* WHAT YOU WILL DO
In the listing below, find the line with "# one more octagon, and", then repeat exactly every line from the top through that one.

____

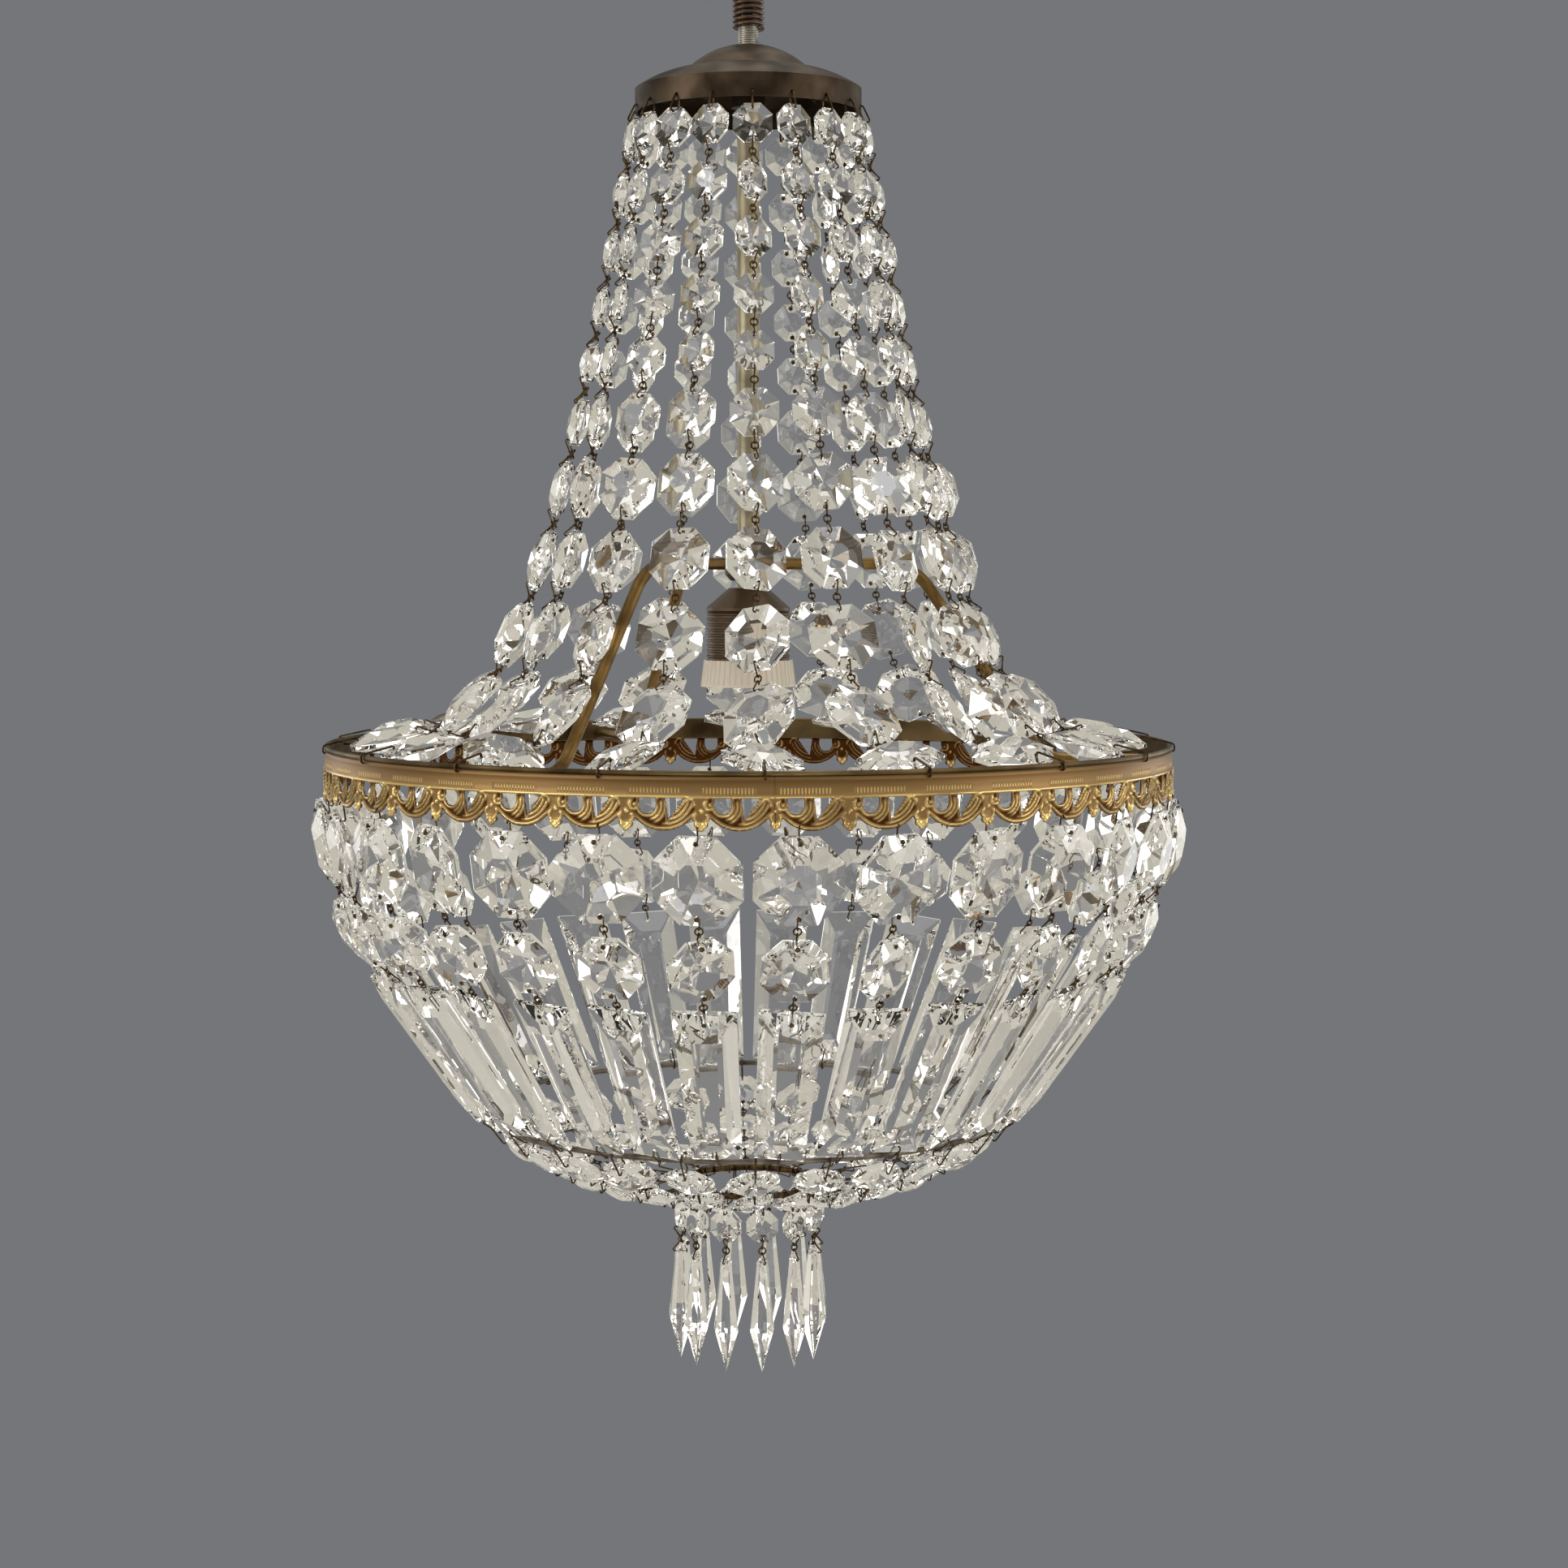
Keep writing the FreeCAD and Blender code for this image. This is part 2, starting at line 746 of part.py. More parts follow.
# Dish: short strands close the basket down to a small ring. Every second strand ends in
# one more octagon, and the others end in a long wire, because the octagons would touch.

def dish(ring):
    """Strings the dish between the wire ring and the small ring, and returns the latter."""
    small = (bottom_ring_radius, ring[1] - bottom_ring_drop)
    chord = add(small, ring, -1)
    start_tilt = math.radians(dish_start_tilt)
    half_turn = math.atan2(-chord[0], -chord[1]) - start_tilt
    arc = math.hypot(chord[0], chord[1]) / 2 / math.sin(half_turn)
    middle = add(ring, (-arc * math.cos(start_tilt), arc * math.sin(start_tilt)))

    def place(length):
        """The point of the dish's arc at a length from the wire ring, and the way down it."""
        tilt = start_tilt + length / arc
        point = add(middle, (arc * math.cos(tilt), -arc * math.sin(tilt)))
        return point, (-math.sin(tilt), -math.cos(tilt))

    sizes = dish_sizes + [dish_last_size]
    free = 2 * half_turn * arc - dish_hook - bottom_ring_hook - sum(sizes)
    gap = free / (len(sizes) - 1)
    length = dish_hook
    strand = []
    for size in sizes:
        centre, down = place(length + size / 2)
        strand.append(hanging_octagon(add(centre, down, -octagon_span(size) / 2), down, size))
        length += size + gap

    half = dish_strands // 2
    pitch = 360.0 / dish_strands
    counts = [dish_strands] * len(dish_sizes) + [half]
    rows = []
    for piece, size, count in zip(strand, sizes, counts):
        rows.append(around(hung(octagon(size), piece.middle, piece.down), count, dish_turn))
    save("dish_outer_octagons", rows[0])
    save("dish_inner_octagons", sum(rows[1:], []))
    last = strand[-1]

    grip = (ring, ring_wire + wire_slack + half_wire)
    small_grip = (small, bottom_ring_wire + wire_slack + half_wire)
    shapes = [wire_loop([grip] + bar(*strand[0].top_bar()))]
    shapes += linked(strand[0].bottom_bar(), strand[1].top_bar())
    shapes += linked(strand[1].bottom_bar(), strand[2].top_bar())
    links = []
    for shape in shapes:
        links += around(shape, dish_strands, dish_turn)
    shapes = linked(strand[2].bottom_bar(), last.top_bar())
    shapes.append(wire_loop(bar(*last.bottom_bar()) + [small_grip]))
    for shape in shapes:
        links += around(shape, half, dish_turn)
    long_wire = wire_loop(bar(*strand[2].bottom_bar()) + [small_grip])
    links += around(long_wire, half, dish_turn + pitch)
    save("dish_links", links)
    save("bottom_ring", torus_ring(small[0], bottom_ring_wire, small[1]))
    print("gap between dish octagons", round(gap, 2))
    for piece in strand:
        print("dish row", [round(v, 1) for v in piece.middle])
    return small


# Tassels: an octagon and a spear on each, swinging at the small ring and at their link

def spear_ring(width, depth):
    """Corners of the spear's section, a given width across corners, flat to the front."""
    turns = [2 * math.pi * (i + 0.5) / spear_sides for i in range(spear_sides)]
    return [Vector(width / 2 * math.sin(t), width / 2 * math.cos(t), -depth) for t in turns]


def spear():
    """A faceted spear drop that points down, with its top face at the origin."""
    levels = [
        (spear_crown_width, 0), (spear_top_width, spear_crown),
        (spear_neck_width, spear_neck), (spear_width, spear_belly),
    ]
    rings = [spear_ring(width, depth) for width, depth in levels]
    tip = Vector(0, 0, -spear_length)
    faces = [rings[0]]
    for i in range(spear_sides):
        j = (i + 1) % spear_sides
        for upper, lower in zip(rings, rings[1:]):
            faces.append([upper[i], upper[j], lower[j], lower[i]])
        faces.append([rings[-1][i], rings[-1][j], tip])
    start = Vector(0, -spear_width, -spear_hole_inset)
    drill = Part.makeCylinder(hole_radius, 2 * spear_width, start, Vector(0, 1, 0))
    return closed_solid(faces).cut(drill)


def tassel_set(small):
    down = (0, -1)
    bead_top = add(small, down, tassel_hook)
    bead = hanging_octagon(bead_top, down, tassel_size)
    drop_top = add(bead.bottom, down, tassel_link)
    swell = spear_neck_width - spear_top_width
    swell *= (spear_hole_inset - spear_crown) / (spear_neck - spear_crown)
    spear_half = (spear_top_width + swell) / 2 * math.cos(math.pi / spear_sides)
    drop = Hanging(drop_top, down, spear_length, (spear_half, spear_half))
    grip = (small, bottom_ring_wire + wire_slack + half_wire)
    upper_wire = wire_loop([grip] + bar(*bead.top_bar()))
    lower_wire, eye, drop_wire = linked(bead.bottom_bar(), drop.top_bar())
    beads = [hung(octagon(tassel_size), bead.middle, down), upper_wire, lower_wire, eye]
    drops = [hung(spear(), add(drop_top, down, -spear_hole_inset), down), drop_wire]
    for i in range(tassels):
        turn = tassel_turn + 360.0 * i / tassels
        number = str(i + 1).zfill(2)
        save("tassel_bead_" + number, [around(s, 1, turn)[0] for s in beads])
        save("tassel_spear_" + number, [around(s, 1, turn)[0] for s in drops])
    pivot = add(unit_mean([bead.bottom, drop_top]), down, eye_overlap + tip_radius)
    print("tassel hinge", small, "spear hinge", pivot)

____

* EXERCISE SOLUTION
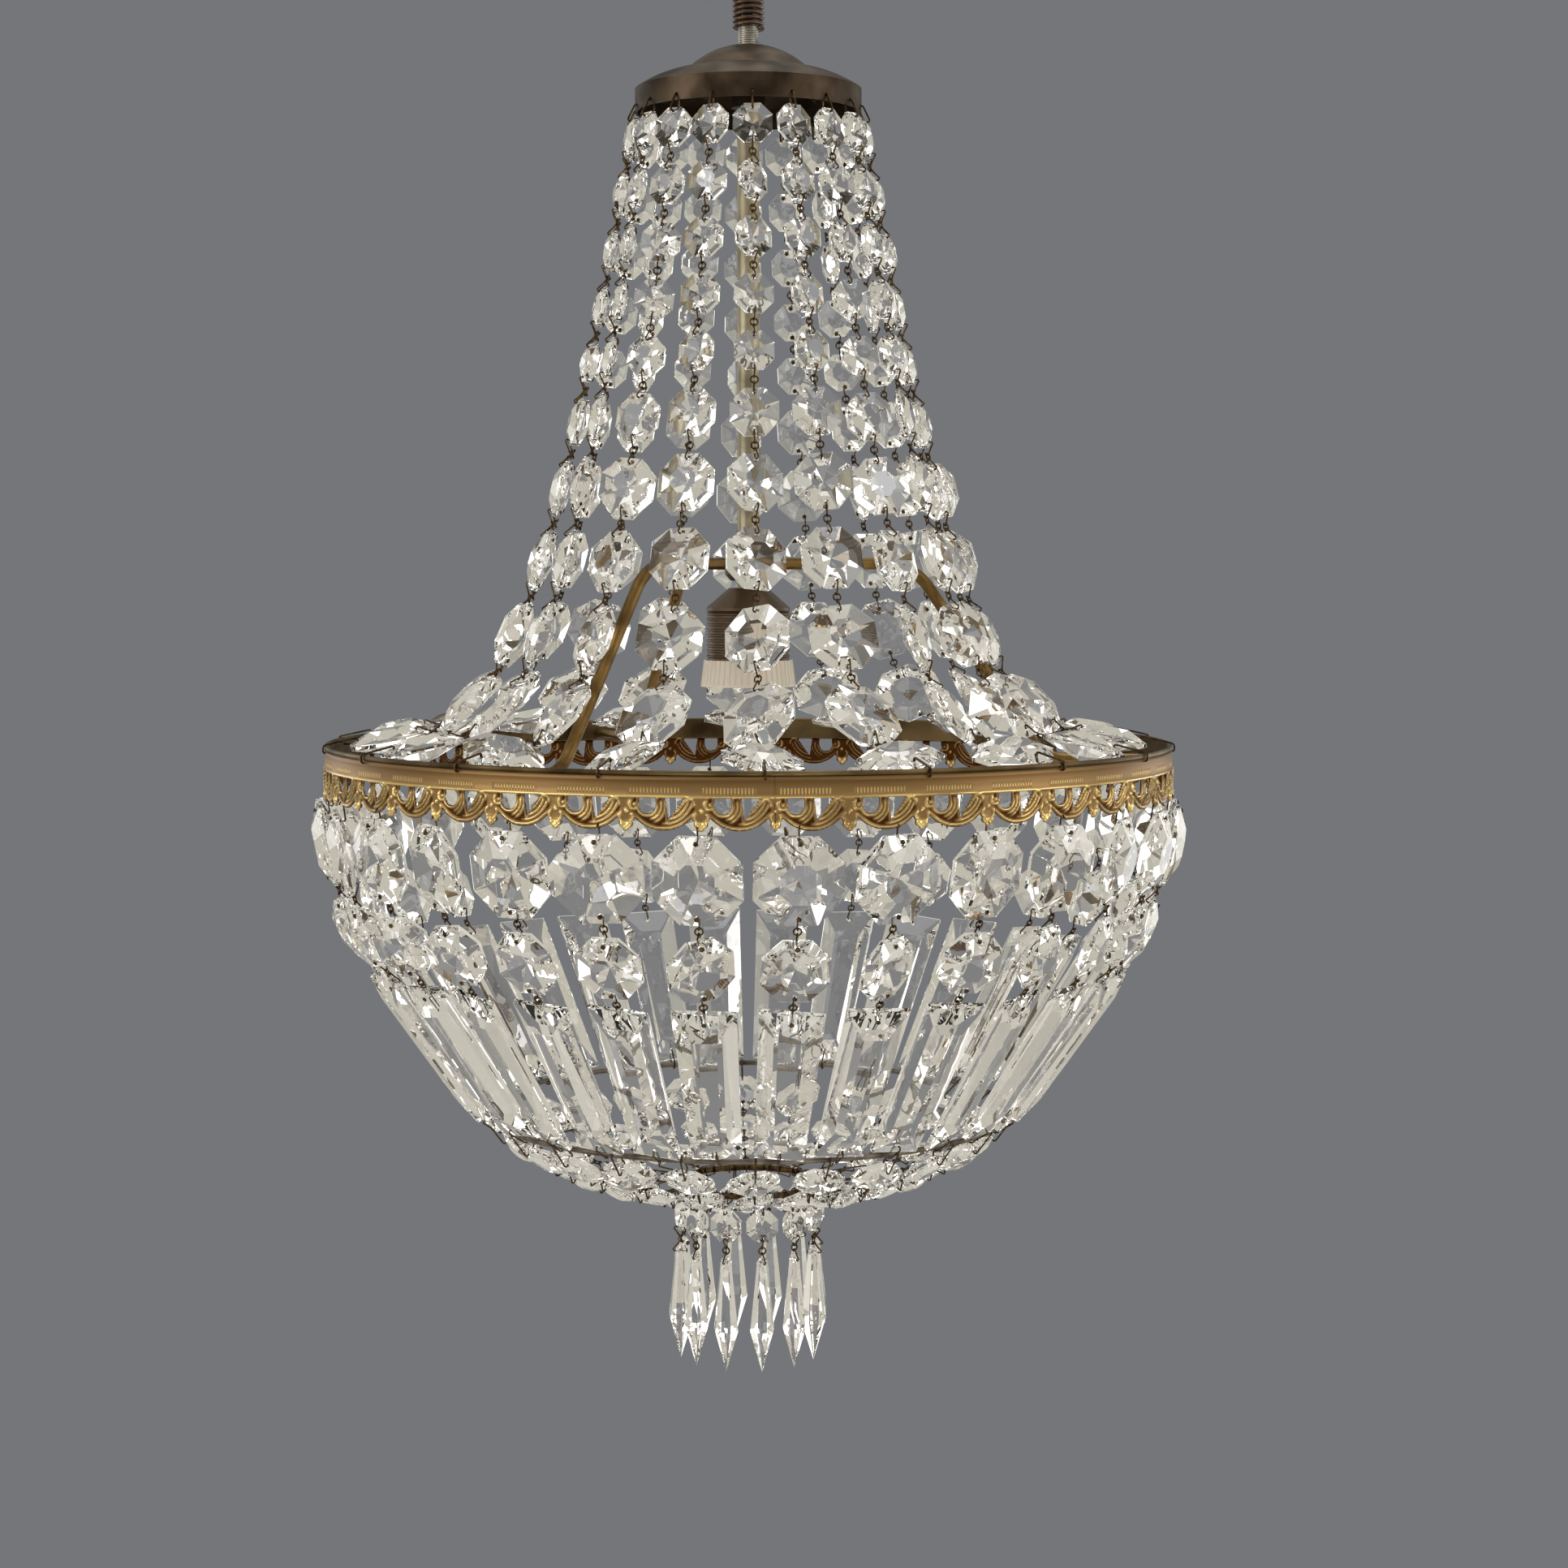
Keep writing the FreeCAD and Blender code for this image. This is part 2, starting at line 746 of part.py. More parts follow.
# Dish: short strands close the basket down to a small ring. Every second strand ends in
# one more octagon, and the others end in a long wire, because the octagons would touch.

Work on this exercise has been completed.